I buy most games used, but I have never sold a game back to gamestop as they usually only give about 1/5 of the game's value and to me it's just not worth it.

Developers should focus more on high replayability so people actually want to keep the game instead of beating it in 5-10 hours and never wanting to touch it again.

Imagine there was some sort of law preventing gamers from selling their games. Much less people would buy these games with no replay value.


I think the best solution is just to make better games instead of trying to sucker customers with one time codes and all that BS.
I think if you're going to protest against gamestop for reselling games because it decreases the number of new purchasing customers, then in principle, you should also be completely opposed to public libraries, movie rental businesses, and swap meets.

Public libraries purchase only a few copies of a book and then let users borrow the book for a period of time so that they can consume the content. The author of the book only makes money at the time when the library purchases the book. The number of people who read the book is somewhat irrelevant. Should public libraries be banned?

A similar situation applies to movie rentals. Should Netflix be shutdown because they purchase a movie once and then ship it out to be consumed by multiple individuals? Is that cheating the movie industry from lost revenue?

To get slightly more abstract, consider a swap meet. Suppose I bought an expensive name brand purse which I no longer need because I bought a version which was more in style. I go to a swap meet and trade in my designer purse for some other property. Is the purse designer being cheated out of a lost sale? Should swap meets, pawn shops, and second hand stores be illegal?

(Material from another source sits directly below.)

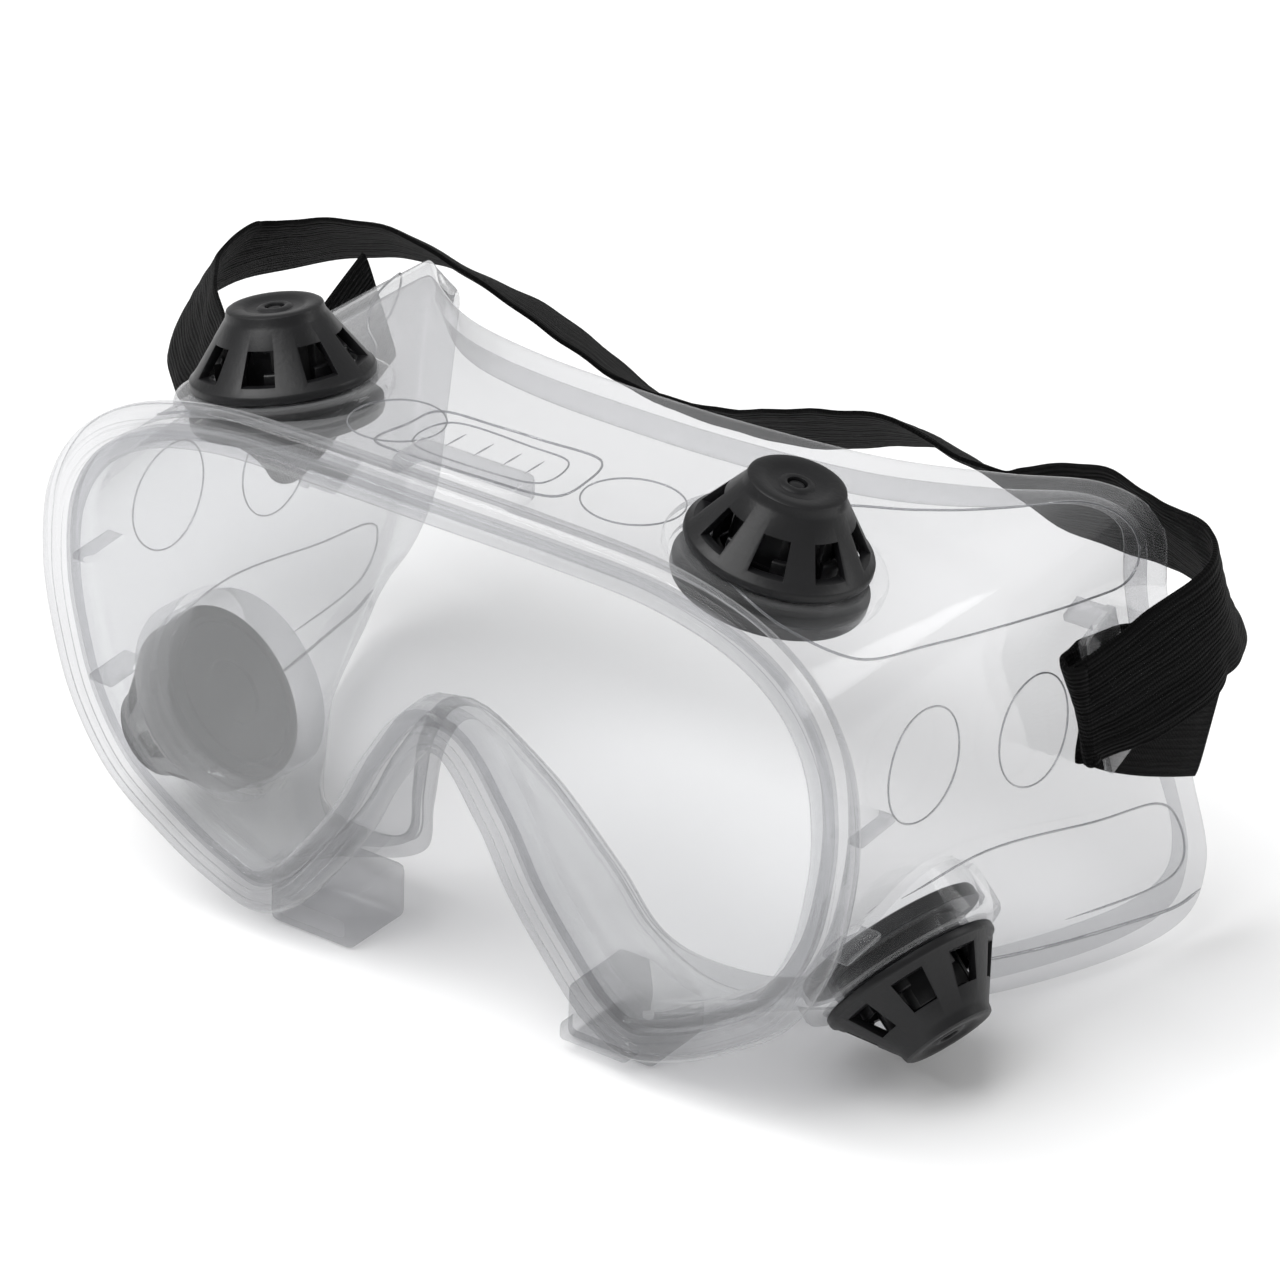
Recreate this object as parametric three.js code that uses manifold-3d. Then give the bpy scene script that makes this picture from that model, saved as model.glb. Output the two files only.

Personally, I don't think this is a very big issue (At least for PC games industry). Most PC games are turning towards digital distribution so the seller/reseller business model of game stop is endangered -- You don't need physical media to play new PC games. As a result, you see primarily console games at Gamestop. If/when console developers get digital distribution going, gamestop is probably going to go bankrupt. I'd be selling my stocks if I currently owned any in gamestop.